Algerian-French Family Portrait (1969)


Figure 1.-- Here we have a French singer family, Enrico Macias with his wife, Suzy Leyris, and heir children (Jocya Macias and Jean-Claude Ghrenassia) during 1969. They are on the floor of the children's room, wonderfully populated with stuffed friends. Gaston Ghrenassia was born in Constantine, French Algeria (1938). His stage name is Enrico Macias. He is a French Pied-noir (settler) singer, songwriter and musician. He became a popular Musician (1960s). He came from an Algerian Jewish family in the then cosmopolitan city of Constantine.

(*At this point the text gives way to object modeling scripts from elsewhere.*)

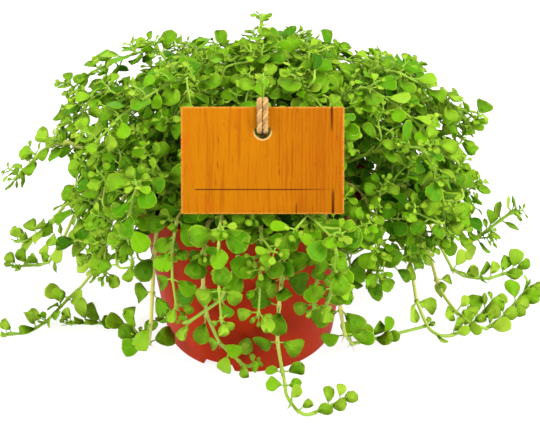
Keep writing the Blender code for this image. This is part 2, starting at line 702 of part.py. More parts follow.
def upright_route(number, draw):
    """A stem in the middle of the mound that stands nearly upright."""
    share = (number + 0.5) / UPRIGHT_COUNT
    azimuth = number * GOLDEN_ANGLE + 2.0
    foot = UPRIGHT_FOOT_SPREAD * math.sqrt(share)
    tip = UPRIGHT_TIP_SPREAD * math.sqrt(share)
    bend = (foot + tip) / 2
    x, y = math.cos(azimuth), math.sin(azimuth)
    top = MOUND_CENTRE.z + MOUND_RISE * (0.98 - 0.10 * share) * draw.uniform(0.96, 1.02)
    return rooted(foot * x, foot * y) + [
        (MOUND_CENTRE.x * 0.4 + bend * x, MOUND_CENTRE.y * 0.4 + bend * y, UPRIGHT_BEND_HEIGHT),
        (MOUND_CENTRE.x + tip * x, MOUND_CENTRE.y + tip * y, top),
    ]


def stem_fits(stem, room):
    """True if a stem above the soil clears all that is taken."""
    points = stem.chords()
    in_soil = np.hypot(points[:, 0], points[:, 1]) < body_radius(SOIL_EDGE_HEIGHT) - WALL
    buried = in_soil & (points[:, 2] < SOIL_MIDDLE_HEIGHT + 0.003)
    open_air = points[~buried]
    reach = STEM_FOOT_RADIUS + 0.0002
    return room.clear_of_holder(open_air, reach) and room.is_free(points, reach)


def plan_stems(room):
    """Every stem in turn: the long ones as chosen by hand, the arches wherever they clear."""
    loop = (LOOP_HEIGHT - LOOP_CLEAR, LOOP_HEIGHT + LOOP_CLEAR)
    carrier = rooted(*CARRIER_FOOT) + list(CARRIER)
    sprig = rooted(*SPRIG_FOOT) + list(SPRIG)
    stems = [
        Stem("carrier_stem", 1, carrier, CARRIER_SPACING, CARRIER_BARE, bare=loop),
        Stem("tall_sprig", 2, sprig, ARCH_SPACING, SPRIG_BARE),
    ]
    for name, (degrees, points) in TRAILS.items():
        stems.append(Stem(name, len(stems) + 1, over_rim(degrees) + list(points), TRAIL_SPACING, TRAIL_BARE))
    for number, (degrees, lift) in enumerate(SKIRTS):
        route = skirt_route(degrees, lift, random.Random(200 + number))
        stems.append(Stem(f"skirt_{number + 1:02d}", len(stems) + 1, route, SKIRT_SPACING, SKIRT_BARE))
    for number in range(UPRIGHT_COUNT):
        route = upright_route(number, random.Random(300 + number))
        stems.append(Stem(f"upright_{number + 1}", len(stems) + 1, route, UPRIGHT_SPACING,
                          leafy_length=UPRIGHT_LEAFY))
    for stem in stems:
        room.take(stem.chords(), STEM_FOOT_RADIUS, stem.number)
    arches = [(number * GOLDEN_ANGLE + 0.4, (number + 0.5) / ARCH_COUNT,
               random.Random(100 + number).uniform(0.95, 1.05)) for number in range(ARCH_COUNT)]
    arches += [(math.radians(degrees), share, reach) for degrees, share, reach in ARCH_FILLS]
    for number, (azimuth, share, reach) in enumerate(arches):
        stem = find_arch(f"arch_{number + 1:02d}", len(stems) + 1, azimuth, share, reach, room)
        if stem:
            stems.append(stem)
            room.take(stem.chords(), STEM_FOOT_RADIUS, stem.number)
    return stems


def find_arch(name, number, azimuth, share, reach, room):
    """Try an arch at its place, then a little aside or further in, until it clears."""
    for shrink in ARCH_SHRINKS:
        for swing in ARCH_SWINGS:
            points = arch_route(azimuth + math.radians(swing), share, reach * shrink)
            stem = Stem(name, number, points, ARCH_SPACING, leafy_length=ARCH_LEAFY)
            if stem_fits(stem, room):
                return stem
    print("no room for", name)
    return None


def leaf_stations(foot, outward, facing, size, petiole):
    """Corner points of a leaf's cross sections, from the petiole's end to the tip."""
    across = np.cross(facing, outward)
    stations = []
    for along, width in BLADE_OUTLINE:
        centre = foot + outward * (petiole + BLADE_LENGTH * size * along)
        half = BLADE_WIDTH * size * width / 2
        thick = BLADE_THICKNESS / 2
        stations.append([Vector(centre + across * x + facing * y)
                         for x, y in ((half, thick), (-half, thick), (-half, -thick), (half, -thick))])
    return stations


def leaf_samples(foot, outward, facing, size, petiole):
    """Points spread over a leaf's blade, and a few along its petiole."""
    across = np.cross(facing, outward)
    found = [foot + outward * (petiole * share) for share in (0.5, 1.0)]
    length = BLADE_LENGTH * size
    rows = max(int(math.ceil(length / LEAF_SAMPLE)), 3)
    places, widths = zip(*BLADE_OUTLINE)
    for row in range(rows + 1):
        share = row / rows
        width = np.interp(share, places, widths) * BLADE_WIDTH * size
        columns = max(int(math.ceil(width / LEAF_SAMPLE)), 1)
        for column in range(columns + 1):
            aside = (column / columns - 0.5) * width
            found.append(foot + outward * (petiole + length * share) + across * aside)
    return np.array(found)


def aim_leaf(stem, frame, way, attempt):
    """The way a leaf grows from its side of the stem, and the way its blade faces."""
    place, _, _, along = frame
    light = toward_light(place)
    draw = stem.draw
    outward = way * 0.80 + along * 0.55
    facing_down = way.dot(light)
    if facing_down < -0.3:
        outward = outward + light * 0.55
    outward = outward + np.array([draw.uniform(-1, 1) for _ in range(3)]) * (0.10 + 0.07 * attempt)
    excess = outward.dot(light)
    if excess > 0.25:
        outward = outward - light * (excess - 0.25)
    outward = unit(outward)
    if place[2] < FLOOR_HEIGHT and outward[2] < FLOOR_RISE:
        outward = unit(outward * (1, 1, 0) + np.array((0.0, 0.0, FLOOR_RISE + 0.04 * attempt)))
    facing = light - outward * light.dot(outward)
    facing = unit(facing)
    roll = draw.uniform(-1, 1) * math.radians(16 + 6 * attempt)
    across = np.cross(facing, outward)
    facing = facing * math.cos(roll) + across * math.sin(roll)
    return outward, unit(facing)


def draw_out(bm, face, corners):
    """Extrude a face to new corners, matched so that the sides twist least."""
    drawn = bmesh.ops.extrude_discrete_faces(bm, faces=[face])["faces"][0]
    verts = [loop.vert for loop in drawn.loops]
    count = len(verts)
    turns = [sum((vert.co - corners[(index + shift) % count]).length for index, vert in enumerate(verts))
             for shift in range(count)]
    shift = turns.index(min(turns))
    for index, vert in enumerate(verts):
        vert.co = corners[(index + shift) % count]
    return drawn


def ring_corners(frame, radius):
    """The corners of a stem's ring, in order round the stem."""
    centre, side, cross, _ = frame
    turns = [math.tau * number / STEM_SIDES for number in range(STEM_SIDES)]
    return [Vector(centre + (side * math.cos(turn) + cross * math.sin(turn)) * radius) for turn in turns]


def grow_leaf(bm, face, way, stem, frame, size, room):
    """Draw one leaf out of a face of its stem, at the first aim that clears everything else."""
    face_way = np.array(face.normal)
    way = unit(way * 0.7 + face_way * 0.3)
    foot = np.array(face.calc_center_median())
    petiole = PETIOLE_LENGTH * (0.75 + 0.25 * size)
    reach = BLADE_THICKNESS / 2 + LEAF_CLEAR
    for attempt in range(LEAF_TRIES):
        scale = size * (1 - LEAF_SHRINK * attempt)
        outward, facing = aim_leaf(stem, frame, way, attempt)
        if outward.dot(face_way) < LEAF_LEAST_RISE:
            continue
        samples = leaf_samples(foot, outward, facing, scale, petiole)
        if not room.clear_of_holder(samples, reach):
            continue
        if not room.is_free(samples[1:], reach, stem.number, foot, PETIOLE_LENGTH):
            continue
        for corners in leaf_stations(foot, outward, facing, scale, petiole):
            face = draw_out(bm, face, corners)
        room.take(samples, reach, stem.number)
        return True
    return False


def build_stem(stem, group, material, room):
    """Draw a stem up from its foot ring by ring, then its leaves out of its sides."""
    bm = bmesh.new()
    bmesh.ops.create_cone(bm, cap_ends=True, segments=STEM_SIDES, radius1=STEM_FOOT_RADIUS,
                          radius2=STEM_FOOT_RADIUS, depth=0.001)
    top = max(bm.faces, key=lambda face: face.calc_center_median().z)
    low_corners = ring_corners(stem.frames[0], stem.radius(0.0))
    top_corners = ring_corners(stem.frames[1], stem.radius(stem.rings[1]))
    for loop, low_corner, top_corner in zip(list(top.loops), low_corners, top_corners):
        upright = next(edge for edge in loop.vert.link_edges if edge not in top.edges[:])
        upright.other_vert(loop.vert).co = low_corner
        loop.vert.co = top_corner
    sides = {}
    for index in range(2, len(stem.rings)):
        top = draw_out(bm, top, ring_corners(stem.frames[index], stem.radius(stem.rings[index])))
        sides[index] = [face for edge in top.edges for face in edge.link_faces if face != top]
    grown = 0
    for count, node in enumerate(reversed(stem.nodes)):
        index = stem.rings.index(node + NODE_LENGTH / 2)
        frame = stem.frames[index]
        level = frame[0][2] < 2 * LEVEL_HEIGHT
        across = frame[1] if count % 2 or level else frame[2]
        young = min(1.0, 0.62 + 0.14 * count)
        for way in (across, -across):
            bm.normal_update()
            face = max((f for f in sides[index] if f.is_valid), key=lambda f: np.dot(f.normal, way))
            grown += grow_leaf(bm, face, way, stem, frame, young * stem.draw.uniform(0.9, 1.12), room)
    bmesh.ops.recalc_face_normals(bm, faces=bm.faces)
    return add_object(stem.name, bm, group, material), grown


def main():
    """Build the pot, the soil, the board on its twine, and the stems."""
    clear_scene()
    group = add_collection("pilea_in_pot")
    room = Room()
    build_pot(group)
    build_board(group)
    _, twine_route = build_twine(group)
    room.take(twine_route, TWINE_RADIUS + 0.0012, 0)
    stems = plan_stems(room)
    build_soil(group, stems)
    green = add_material("leaf_green", (0.16, 0.34, 0.02), 0.5)
    leaves = 0
    for stem in stems:
        _, grown = build_stem(stem, group, green, room)
        leaves += grown
    print("stems", len(stems), "leaves", leaves)


main()
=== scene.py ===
import math
import random

import bmesh
import bpy
import numpy as np
from mathutils import Matrix, Vector, noise


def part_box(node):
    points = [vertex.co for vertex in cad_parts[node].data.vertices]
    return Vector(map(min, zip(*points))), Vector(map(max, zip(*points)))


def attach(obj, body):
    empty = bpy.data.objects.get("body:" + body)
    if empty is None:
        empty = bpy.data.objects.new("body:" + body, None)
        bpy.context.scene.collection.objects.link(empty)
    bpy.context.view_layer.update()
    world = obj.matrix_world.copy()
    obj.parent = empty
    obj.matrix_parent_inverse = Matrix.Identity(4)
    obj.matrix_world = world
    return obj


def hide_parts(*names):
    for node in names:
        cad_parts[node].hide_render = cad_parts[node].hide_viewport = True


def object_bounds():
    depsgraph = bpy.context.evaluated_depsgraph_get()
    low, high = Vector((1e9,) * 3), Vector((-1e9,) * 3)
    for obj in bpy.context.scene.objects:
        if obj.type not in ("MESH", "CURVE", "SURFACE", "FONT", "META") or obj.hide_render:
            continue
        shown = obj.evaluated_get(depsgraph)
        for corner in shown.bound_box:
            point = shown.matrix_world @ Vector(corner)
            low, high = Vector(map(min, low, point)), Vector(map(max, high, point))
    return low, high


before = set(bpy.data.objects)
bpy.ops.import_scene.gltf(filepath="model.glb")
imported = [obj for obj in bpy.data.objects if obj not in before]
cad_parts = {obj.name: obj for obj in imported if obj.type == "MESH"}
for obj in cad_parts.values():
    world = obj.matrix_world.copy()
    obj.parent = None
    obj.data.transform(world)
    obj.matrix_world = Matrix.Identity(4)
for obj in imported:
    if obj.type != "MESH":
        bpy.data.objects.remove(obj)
cad_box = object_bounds()


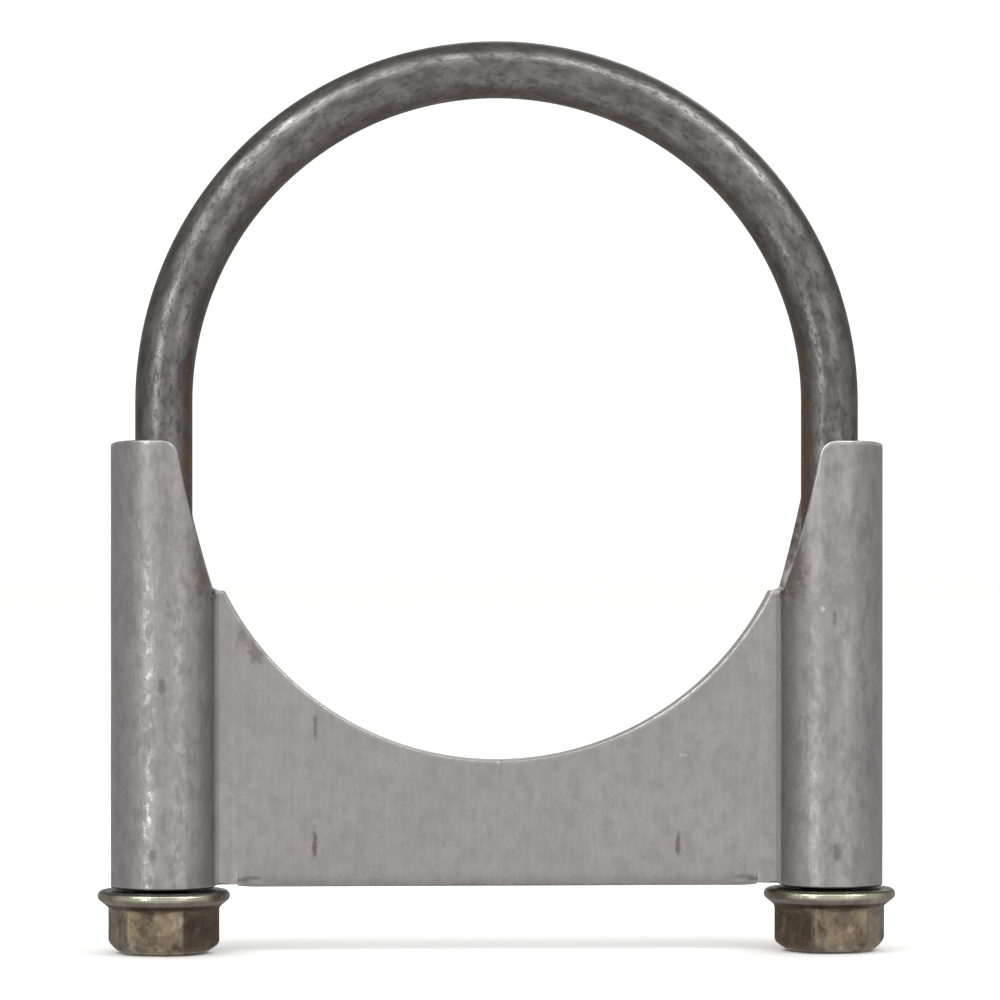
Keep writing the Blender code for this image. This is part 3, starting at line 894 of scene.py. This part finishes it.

Here we have a French singer family, Enrico Macias with his wife, Suzy Leyris, and heir children (Jocya Macias and Jean-Claude Ghrenassia) during 1969. They are on the floor of the children's room, wonderfully populated with stuffed friends. Gaston Ghrenassia was born in Constantine, French Algeria (1938). His stage name is Enrico Macias. He is a French Pied-noir (settler) singer, songwriter and musician. He became a popular Musician (1960s). He came from an Algerian Jewish family in the then cosmopolitan city of Constantine. He began playing the guitr as a child. His father, Sylvain Ghrenassia (1914–2004) was a violinist in an orchestra that played primarily maalouf, Andalo-Arabic music. Gaston began playing in the Cheikh Raymond Leyris Orchestra at age 15. He trained to teach school, but continued perfecting his musical skills. As France at the end of the Independence War began to withdraw from Algeria, the National Liberation Front (FLN) began to take out retribution on those who favored the French. The FLN shot his band leader and future father-in-law, Cheikh Raymond Leyris (1961). The situation was clear for the Jews and French settlersa well as Mulims who had supported the French. Ghrenassia Gaston left Algeria with his wife, Suzy, and sought refuge in France where he made his career in music. He sings in many languages including French, Italian, Spanish, Hebrew, Turkish, Greek, English, Armenian, Arabic and many of its dialects, and recently in Yiddish.